Given request - Copy exactly the lines from the one containing "Write the Blender Python" through the one containing "kind, standing open.", both included, and nothing else.

The data -
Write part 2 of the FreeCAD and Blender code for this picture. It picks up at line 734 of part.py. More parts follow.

--

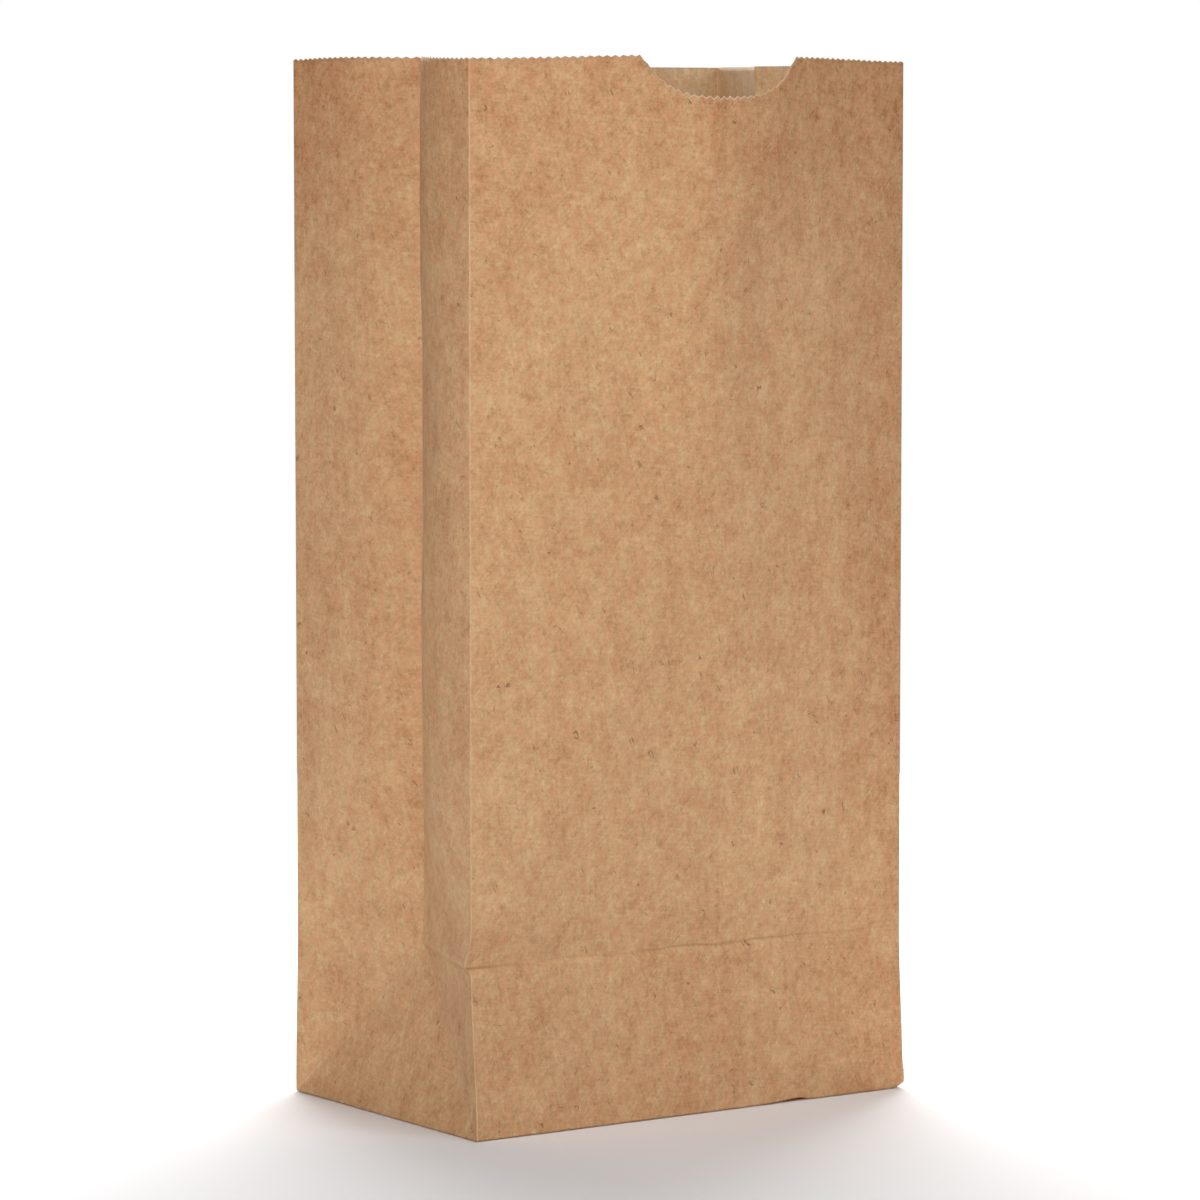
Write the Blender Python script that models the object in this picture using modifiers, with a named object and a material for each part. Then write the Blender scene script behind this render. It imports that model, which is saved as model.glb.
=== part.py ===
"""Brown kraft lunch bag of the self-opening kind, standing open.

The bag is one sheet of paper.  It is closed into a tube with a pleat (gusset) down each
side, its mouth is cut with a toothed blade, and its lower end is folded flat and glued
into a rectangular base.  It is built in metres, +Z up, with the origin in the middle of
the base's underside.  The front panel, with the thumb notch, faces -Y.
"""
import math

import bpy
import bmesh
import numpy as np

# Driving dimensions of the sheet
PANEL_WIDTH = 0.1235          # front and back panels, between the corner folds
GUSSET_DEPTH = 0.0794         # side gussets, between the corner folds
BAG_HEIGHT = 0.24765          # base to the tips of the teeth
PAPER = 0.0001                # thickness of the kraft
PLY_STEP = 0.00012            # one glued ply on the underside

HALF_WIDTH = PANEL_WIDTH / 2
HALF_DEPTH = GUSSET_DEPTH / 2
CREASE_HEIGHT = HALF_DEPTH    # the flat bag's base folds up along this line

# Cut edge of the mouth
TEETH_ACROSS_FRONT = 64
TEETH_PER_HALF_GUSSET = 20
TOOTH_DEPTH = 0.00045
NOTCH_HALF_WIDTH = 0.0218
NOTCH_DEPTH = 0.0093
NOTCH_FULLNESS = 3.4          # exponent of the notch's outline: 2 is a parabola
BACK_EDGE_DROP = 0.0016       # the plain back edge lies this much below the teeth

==

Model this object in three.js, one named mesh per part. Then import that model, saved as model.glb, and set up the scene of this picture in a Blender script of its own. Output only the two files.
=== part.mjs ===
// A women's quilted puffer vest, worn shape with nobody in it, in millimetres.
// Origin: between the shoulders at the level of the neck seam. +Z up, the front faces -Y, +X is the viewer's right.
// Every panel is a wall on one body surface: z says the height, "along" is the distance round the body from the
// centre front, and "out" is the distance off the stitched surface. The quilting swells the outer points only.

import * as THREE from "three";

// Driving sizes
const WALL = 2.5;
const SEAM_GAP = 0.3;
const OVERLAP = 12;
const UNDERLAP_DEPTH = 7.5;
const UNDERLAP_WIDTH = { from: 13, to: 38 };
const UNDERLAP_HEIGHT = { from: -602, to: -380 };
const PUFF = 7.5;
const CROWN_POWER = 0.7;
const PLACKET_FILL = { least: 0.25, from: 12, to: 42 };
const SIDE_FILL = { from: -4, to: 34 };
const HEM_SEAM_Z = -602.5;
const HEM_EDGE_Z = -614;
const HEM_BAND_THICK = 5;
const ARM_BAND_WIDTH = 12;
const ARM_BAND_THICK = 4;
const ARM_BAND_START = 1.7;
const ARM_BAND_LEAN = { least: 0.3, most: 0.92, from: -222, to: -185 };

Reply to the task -
Write the Blender Python script that models the object in this picture using modifiers, with a named object and a material for each part. Then write the Blender scene script behind this render. It imports that model, which is saved as model.glb.
=== part.py ===
"""Brown kraft lunch bag of the self-opening kind, standing open.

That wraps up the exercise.